The Times duly moved Maus to the number 13 slot on the nonfiction list.
For many years, when I read Maus, I thought of it in the company of George Orwell’s Animal Farm. But of course animals were used to represent people and people groups long before Orwell. The book of Daniel represents various empires as animals, and Revelation uses animals to depict the enemies of the early church. And there’s a very old tradition of depicting three of the Gospel writers as animals.
Perhaps the most helpful ancient text for thinking about Maus is the portion of I Enoch known as the Animal Apocalypse. Written about a century and a half before the birth of Jesus, the Animal Apocalypse tells the tale of human history, depicting people and people groups as animals. The children of Israel are depicted as sheep, and most of Israel’s enemies are wild beasts—some are predators that kill sheep, others are scavengers that feast on their carcasses.

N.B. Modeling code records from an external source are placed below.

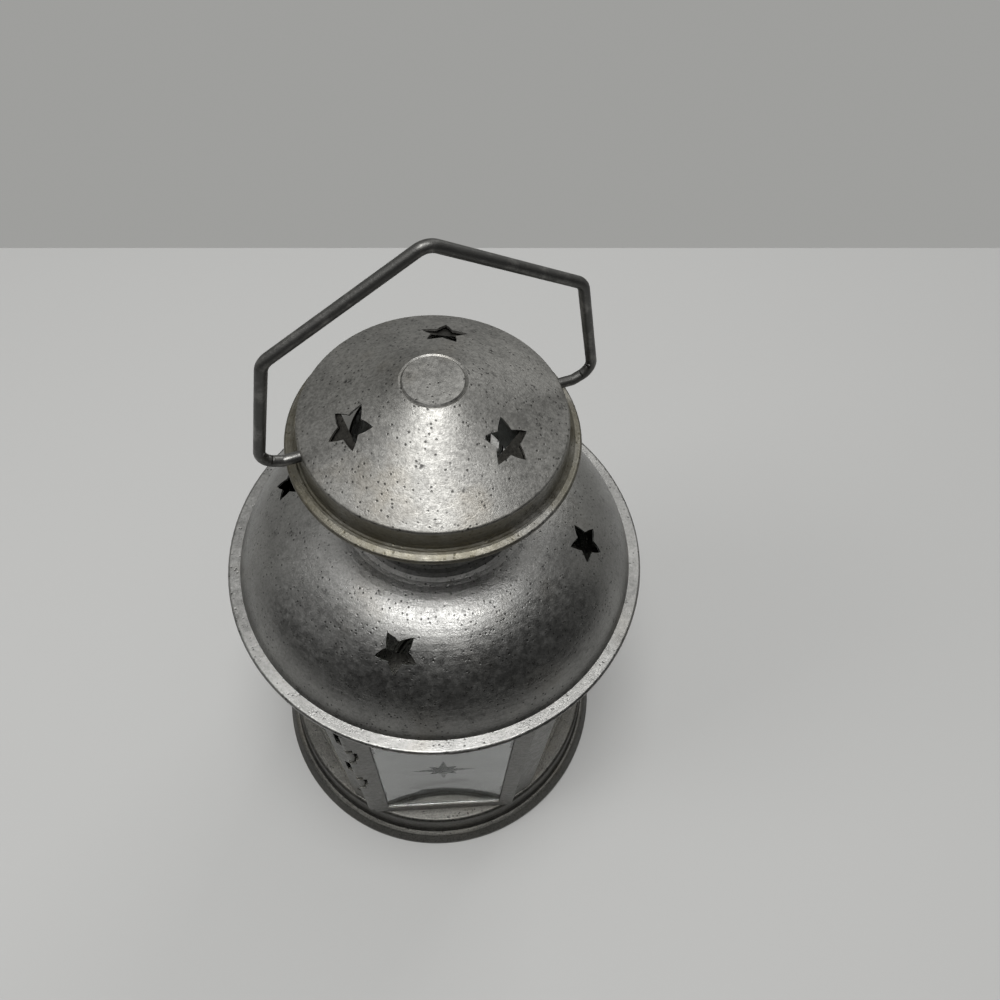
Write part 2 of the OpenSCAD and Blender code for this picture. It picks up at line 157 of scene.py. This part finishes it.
def band(tree, value, low, high, to_low=0.0, to_high=1.0):
    """value between low and high, stretched to run from to_low to to_high and clamped."""
    node = add(tree, "MapRange", Value=value, From_Min=low, From_Max=high,
               To_Min=to_low, To_Max=to_high)
    node.interpolation_type = "SMOOTHSTEP"
    return node.outputs["Result"]


def math_node(tree, operation, a, b):
    """a and b joined by a Math node's operation."""
    node = tree.nodes.new("ShaderNodeMath")
    node.operation = operation
    for socket, value in zip(node.inputs, (a, b)):
        if isinstance(value, bpy.types.NodeSocket):
            tree.links.new(value, socket)
        else:
            socket.default_value = value
    return node.outputs[0]


def product(tree, first, *others):
    """The first value times each of the others."""
    for other in others:
        first = math_node(tree, "MULTIPLY", first, other)
    return first


def blend(tree, share, a, b):
    """Colour a where share is 0 and colour b where it is 1; either may be a socket."""
    node = tree.nodes.new("ShaderNodeMix")
    node.data_type = "RGBA"
    tree.links.new(share, node.inputs["Factor"])
    for socket, value in ((node.inputs[6], a), (node.inputs[7], b)):
        if isinstance(value, bpy.types.NodeSocket):
            tree.links.new(value, socket)
        else:
            socket.default_value = (*value, 1.0)
    return node.outputs[2]


def toned(colour, factor):
    """The colour times the factor, with no channel over 1."""
    return tuple(min(1.0, channel*factor) for channel in colour)


# %% [markdown]
# Zinc-coated sheet is a metal with a dull skin. Three things make it look like one: slow
# clouds of lighter and darker zinc, a fine grain that breaks every reflection up, and
# pinholes and stains where the coating has worn. A photograph wrapped round the part
# would do it too, but noise in object space has no seams and stays sharp close up.

# %% Zinc: its colour
CLOUD_MM = 18.0
CRYSTAL_MM = 1.8
SPECK_MM = 0.75
GRAIN_MM = 0.45
TARNISH_MM = 30.0


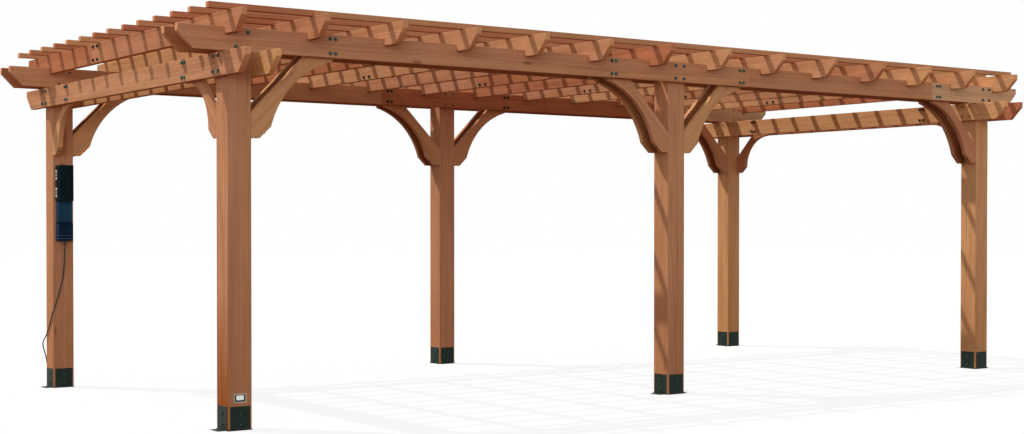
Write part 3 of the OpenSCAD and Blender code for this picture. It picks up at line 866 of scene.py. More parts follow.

Much has been written about Spiegelman’s decision to render Jews as mice. To do so is to literalize, and thus reveal as absurd, the Nazi trope that Jews were vermin. But perhaps just as notable is Spiegelman’s choice to draw the Germans as cats. Cats, of course, are predators of mice. But there’s more to be said, and the Animal Apocalypse helps us say it. Unlike Israel’s enemies in the Animal Apocalypse—ravens and hyenas and tigers—the enemies in Maus are house cats. Domestic animals. Everyday animals. Ordinary animals who live in our homes, intimate with us.